**TASK DIRECTIONS:**
Repeat the listing in full, word for word.

________________________________________

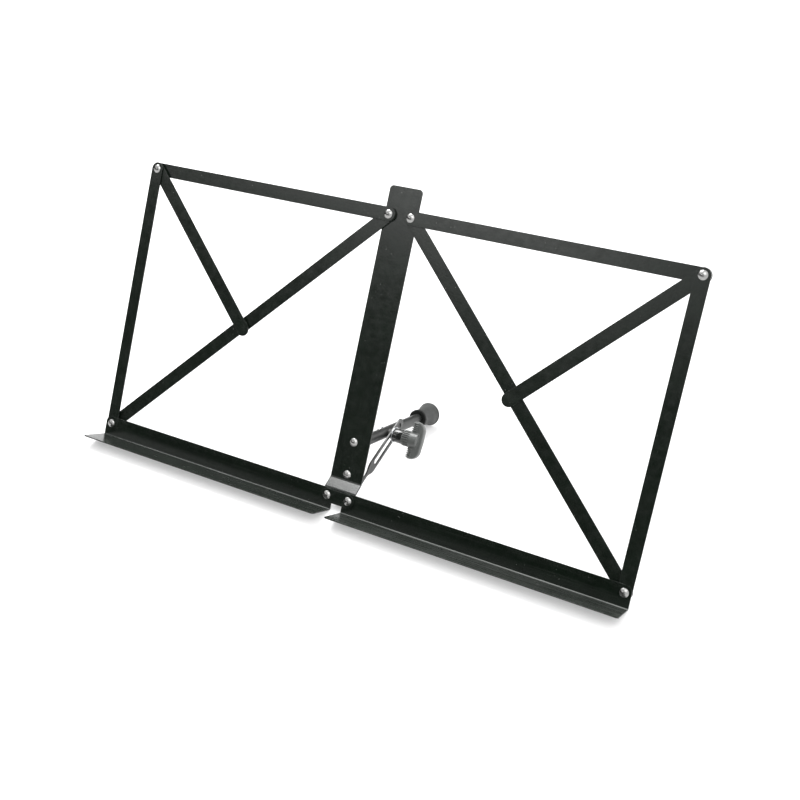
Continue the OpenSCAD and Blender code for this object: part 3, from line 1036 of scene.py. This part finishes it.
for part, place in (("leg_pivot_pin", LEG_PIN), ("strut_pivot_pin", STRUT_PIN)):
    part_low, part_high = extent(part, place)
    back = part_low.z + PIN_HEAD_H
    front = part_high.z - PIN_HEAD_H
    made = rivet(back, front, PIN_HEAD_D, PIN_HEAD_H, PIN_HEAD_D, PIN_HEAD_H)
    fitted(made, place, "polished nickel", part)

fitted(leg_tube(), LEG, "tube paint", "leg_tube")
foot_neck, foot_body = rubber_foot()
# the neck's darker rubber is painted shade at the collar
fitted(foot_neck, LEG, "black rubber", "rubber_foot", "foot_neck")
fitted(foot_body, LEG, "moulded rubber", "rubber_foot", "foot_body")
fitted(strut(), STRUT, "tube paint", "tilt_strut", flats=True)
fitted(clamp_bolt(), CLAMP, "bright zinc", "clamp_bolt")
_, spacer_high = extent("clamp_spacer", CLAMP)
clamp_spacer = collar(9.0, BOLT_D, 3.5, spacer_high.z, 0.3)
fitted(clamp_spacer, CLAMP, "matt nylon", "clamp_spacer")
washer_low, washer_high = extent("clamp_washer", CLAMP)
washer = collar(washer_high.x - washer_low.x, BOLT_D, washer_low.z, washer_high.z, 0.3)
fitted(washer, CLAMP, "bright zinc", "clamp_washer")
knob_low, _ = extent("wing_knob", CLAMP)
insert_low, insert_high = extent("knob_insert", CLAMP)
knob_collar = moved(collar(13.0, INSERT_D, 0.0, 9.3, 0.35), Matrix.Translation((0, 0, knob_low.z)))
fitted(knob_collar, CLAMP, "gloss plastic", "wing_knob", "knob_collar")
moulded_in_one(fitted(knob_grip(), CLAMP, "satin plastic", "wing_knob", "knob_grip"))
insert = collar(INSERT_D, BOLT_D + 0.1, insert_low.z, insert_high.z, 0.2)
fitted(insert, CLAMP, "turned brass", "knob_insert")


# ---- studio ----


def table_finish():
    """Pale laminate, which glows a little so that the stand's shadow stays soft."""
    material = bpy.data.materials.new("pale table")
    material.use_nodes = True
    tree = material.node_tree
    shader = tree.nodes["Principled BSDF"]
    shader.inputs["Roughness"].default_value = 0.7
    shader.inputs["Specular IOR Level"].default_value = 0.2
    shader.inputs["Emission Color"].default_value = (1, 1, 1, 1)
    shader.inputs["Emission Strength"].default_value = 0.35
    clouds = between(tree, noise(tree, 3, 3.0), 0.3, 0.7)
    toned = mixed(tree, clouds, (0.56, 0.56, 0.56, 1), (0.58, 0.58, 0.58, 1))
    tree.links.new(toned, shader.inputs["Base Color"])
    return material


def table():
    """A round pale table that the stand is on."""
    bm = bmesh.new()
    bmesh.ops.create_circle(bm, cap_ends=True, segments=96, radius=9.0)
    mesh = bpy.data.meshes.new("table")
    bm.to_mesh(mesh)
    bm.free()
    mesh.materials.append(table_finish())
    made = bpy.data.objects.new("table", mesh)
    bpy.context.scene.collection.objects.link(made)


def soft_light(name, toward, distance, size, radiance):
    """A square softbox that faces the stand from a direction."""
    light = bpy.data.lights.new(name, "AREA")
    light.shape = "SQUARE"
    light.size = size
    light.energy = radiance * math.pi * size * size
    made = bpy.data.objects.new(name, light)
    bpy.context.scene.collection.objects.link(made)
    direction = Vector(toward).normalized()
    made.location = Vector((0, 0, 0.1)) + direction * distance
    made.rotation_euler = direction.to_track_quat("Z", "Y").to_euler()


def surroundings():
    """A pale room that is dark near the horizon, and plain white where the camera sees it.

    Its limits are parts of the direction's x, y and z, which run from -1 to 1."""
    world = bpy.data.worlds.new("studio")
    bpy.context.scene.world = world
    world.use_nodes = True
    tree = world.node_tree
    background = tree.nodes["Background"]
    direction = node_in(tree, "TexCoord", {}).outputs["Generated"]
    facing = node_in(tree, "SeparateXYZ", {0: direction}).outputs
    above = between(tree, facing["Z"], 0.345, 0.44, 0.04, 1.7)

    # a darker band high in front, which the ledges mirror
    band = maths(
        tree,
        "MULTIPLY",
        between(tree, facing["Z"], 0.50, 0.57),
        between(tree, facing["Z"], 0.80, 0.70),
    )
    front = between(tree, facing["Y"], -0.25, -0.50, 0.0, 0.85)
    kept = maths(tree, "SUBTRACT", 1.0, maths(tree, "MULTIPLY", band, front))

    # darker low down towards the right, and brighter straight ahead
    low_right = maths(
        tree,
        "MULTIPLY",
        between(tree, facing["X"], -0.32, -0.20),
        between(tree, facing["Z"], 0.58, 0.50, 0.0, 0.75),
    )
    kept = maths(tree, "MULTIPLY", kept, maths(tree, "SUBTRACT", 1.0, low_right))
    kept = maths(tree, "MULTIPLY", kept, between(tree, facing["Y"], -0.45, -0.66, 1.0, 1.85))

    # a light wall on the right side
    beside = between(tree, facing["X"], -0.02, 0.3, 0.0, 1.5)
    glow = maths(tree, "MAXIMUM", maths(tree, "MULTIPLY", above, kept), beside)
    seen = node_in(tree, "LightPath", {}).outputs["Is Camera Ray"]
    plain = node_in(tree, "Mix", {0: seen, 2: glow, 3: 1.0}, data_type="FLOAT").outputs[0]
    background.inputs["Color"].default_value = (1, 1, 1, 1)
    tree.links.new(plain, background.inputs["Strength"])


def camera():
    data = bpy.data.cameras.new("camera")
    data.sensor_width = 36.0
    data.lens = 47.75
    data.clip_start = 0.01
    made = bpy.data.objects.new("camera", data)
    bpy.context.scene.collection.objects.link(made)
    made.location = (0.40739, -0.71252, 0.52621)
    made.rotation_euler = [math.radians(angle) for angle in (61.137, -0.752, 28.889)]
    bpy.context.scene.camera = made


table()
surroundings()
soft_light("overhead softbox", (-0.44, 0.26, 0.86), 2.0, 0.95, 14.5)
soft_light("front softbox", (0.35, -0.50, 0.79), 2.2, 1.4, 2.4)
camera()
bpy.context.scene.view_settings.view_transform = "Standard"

________________________________________

**OUTPUT FOR THIS EXERCISE:**
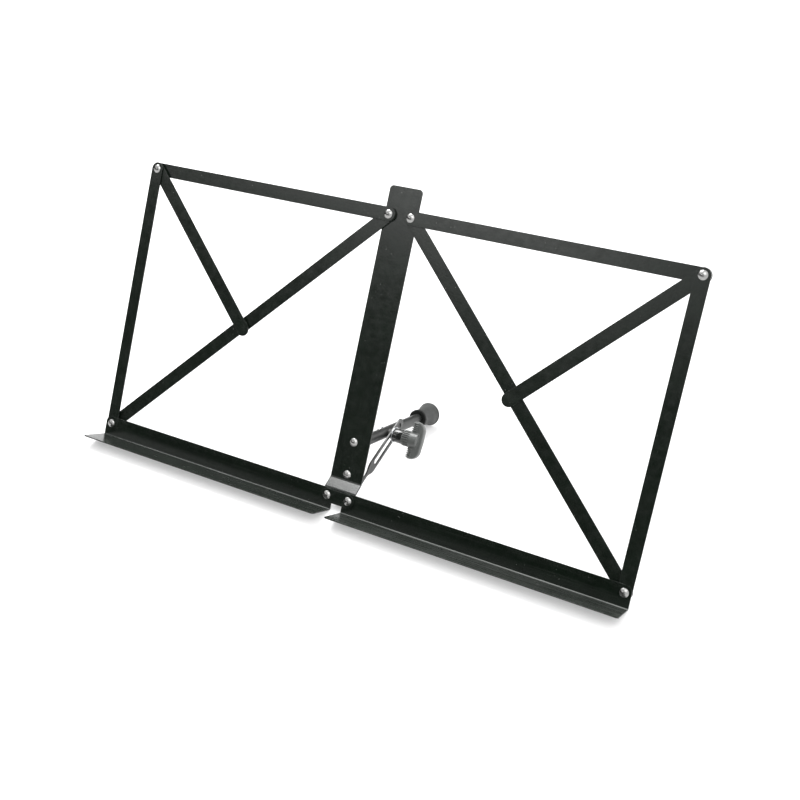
Continue the OpenSCAD and Blender code for this object: part 3, from line 1036 of scene.py. This part finishes it.
for part, place in (("leg_pivot_pin", LEG_PIN), ("strut_pivot_pin", STRUT_PIN)):
    part_low, part_high = extent(part, place)
    back = part_low.z + PIN_HEAD_H
    front = part_high.z - PIN_HEAD_H
    made = rivet(back, front, PIN_HEAD_D, PIN_HEAD_H, PIN_HEAD_D, PIN_HEAD_H)
    fitted(made, place, "polished nickel", part)

fitted(leg_tube(), LEG, "tube paint", "leg_tube")
foot_neck, foot_body = rubber_foot()
# the neck's darker rubber is painted shade at the collar
fitted(foot_neck, LEG, "black rubber", "rubber_foot", "foot_neck")
fitted(foot_body, LEG, "moulded rubber", "rubber_foot", "foot_body")
fitted(strut(), STRUT, "tube paint", "tilt_strut", flats=True)
fitted(clamp_bolt(), CLAMP, "bright zinc", "clamp_bolt")
_, spacer_high = extent("clamp_spacer", CLAMP)
clamp_spacer = collar(9.0, BOLT_D, 3.5, spacer_high.z, 0.3)
fitted(clamp_spacer, CLAMP, "matt nylon", "clamp_spacer")
washer_low, washer_high = extent("clamp_washer", CLAMP)
washer = collar(washer_high.x - washer_low.x, BOLT_D, washer_low.z, washer_high.z, 0.3)
fitted(washer, CLAMP, "bright zinc", "clamp_washer")
knob_low, _ = extent("wing_knob", CLAMP)
insert_low, insert_high = extent("knob_insert", CLAMP)
knob_collar = moved(collar(13.0, INSERT_D, 0.0, 9.3, 0.35), Matrix.Translation((0, 0, knob_low.z)))
fitted(knob_collar, CLAMP, "gloss plastic", "wing_knob", "knob_collar")
moulded_in_one(fitted(knob_grip(), CLAMP, "satin plastic", "wing_knob", "knob_grip"))
insert = collar(INSERT_D, BOLT_D + 0.1, insert_low.z, insert_high.z, 0.2)
fitted(insert, CLAMP, "turned brass", "knob_insert")


# ---- studio ----


def table_finish():
    """Pale laminate, which glows a little so that the stand's shadow stays soft."""
    material = bpy.data.materials.new("pale table")
    material.use_nodes = True
    tree = material.node_tree
    shader = tree.nodes["Principled BSDF"]
    shader.inputs["Roughness"].default_value = 0.7
    shader.inputs["Specular IOR Level"].default_value = 0.2
    shader.inputs["Emission Color"].default_value = (1, 1, 1, 1)
    shader.inputs["Emission Strength"].default_value = 0.35
    clouds = between(tree, noise(tree, 3, 3.0), 0.3, 0.7)
    toned = mixed(tree, clouds, (0.56, 0.56, 0.56, 1), (0.58, 0.58, 0.58, 1))
    tree.links.new(toned, shader.inputs["Base Color"])
    return material


def table():
    """A round pale table that the stand is on."""
    bm = bmesh.new()
    bmesh.ops.create_circle(bm, cap_ends=True, segments=96, radius=9.0)
    mesh = bpy.data.meshes.new("table")
    bm.to_mesh(mesh)
    bm.free()
    mesh.materials.append(table_finish())
    made = bpy.data.objects.new("table", mesh)
    bpy.context.scene.collection.objects.link(made)


def soft_light(name, toward, distance, size, radiance):
    """A square softbox that faces the stand from a direction."""
    light = bpy.data.lights.new(name, "AREA")
    light.shape = "SQUARE"
    light.size = size
    light.energy = radiance * math.pi * size * size
    made = bpy.data.objects.new(name, light)
    bpy.context.scene.collection.objects.link(made)
    direction = Vector(toward).normalized()
    made.location = Vector((0, 0, 0.1)) + direction * distance
    made.rotation_euler = direction.to_track_quat("Z", "Y").to_euler()


def surroundings():
    """A pale room that is dark near the horizon, and plain white where the camera sees it.

    Its limits are parts of the direction's x, y and z, which run from -1 to 1."""
    world = bpy.data.worlds.new("studio")
    bpy.context.scene.world = world
    world.use_nodes = True
    tree = world.node_tree
    background = tree.nodes["Background"]
    direction = node_in(tree, "TexCoord", {}).outputs["Generated"]
    facing = node_in(tree, "SeparateXYZ", {0: direction}).outputs
    above = between(tree, facing["Z"], 0.345, 0.44, 0.04, 1.7)

    # a darker band high in front, which the ledges mirror
    band = maths(
        tree,
        "MULTIPLY",
        between(tree, facing["Z"], 0.50, 0.57),
        between(tree, facing["Z"], 0.80, 0.70),
    )
    front = between(tree, facing["Y"], -0.25, -0.50, 0.0, 0.85)
    kept = maths(tree, "SUBTRACT", 1.0, maths(tree, "MULTIPLY", band, front))

    # darker low down towards the right, and brighter straight ahead
    low_right = maths(
        tree,
        "MULTIPLY",
        between(tree, facing["X"], -0.32, -0.20),
        between(tree, facing["Z"], 0.58, 0.50, 0.0, 0.75),
    )
    kept = maths(tree, "MULTIPLY", kept, maths(tree, "SUBTRACT", 1.0, low_right))
    kept = maths(tree, "MULTIPLY", kept, between(tree, facing["Y"], -0.45, -0.66, 1.0, 1.85))

    # a light wall on the right side
    beside = between(tree, facing["X"], -0.02, 0.3, 0.0, 1.5)
    glow = maths(tree, "MAXIMUM", maths(tree, "MULTIPLY", above, kept), beside)
    seen = node_in(tree, "LightPath", {}).outputs["Is Camera Ray"]
    plain = node_in(tree, "Mix", {0: seen, 2: glow, 3: 1.0}, data_type="FLOAT").outputs[0]
    background.inputs["Color"].default_value = (1, 1, 1, 1)
    tree.links.new(plain, background.inputs["Strength"])


def camera():
    data = bpy.data.cameras.new("camera")
    data.sensor_width = 36.0
    data.lens = 47.75
    data.clip_start = 0.01
    made = bpy.data.objects.new("camera", data)
    bpy.context.scene.collection.objects.link(made)
    made.location = (0.40739, -0.71252, 0.52621)
    made.rotation_euler = [math.radians(angle) for angle in (61.137, -0.752, 28.889)]
    bpy.context.scene.camera = made


table()
surroundings()
soft_light("overhead softbox", (-0.44, 0.26, 0.86), 2.0, 0.95, 14.5)
soft_light("front softbox", (0.35, -0.50, 0.79), 2.2, 1.4, 2.4)
camera()
bpy.context.scene.view_settings.view_transform = "Standard"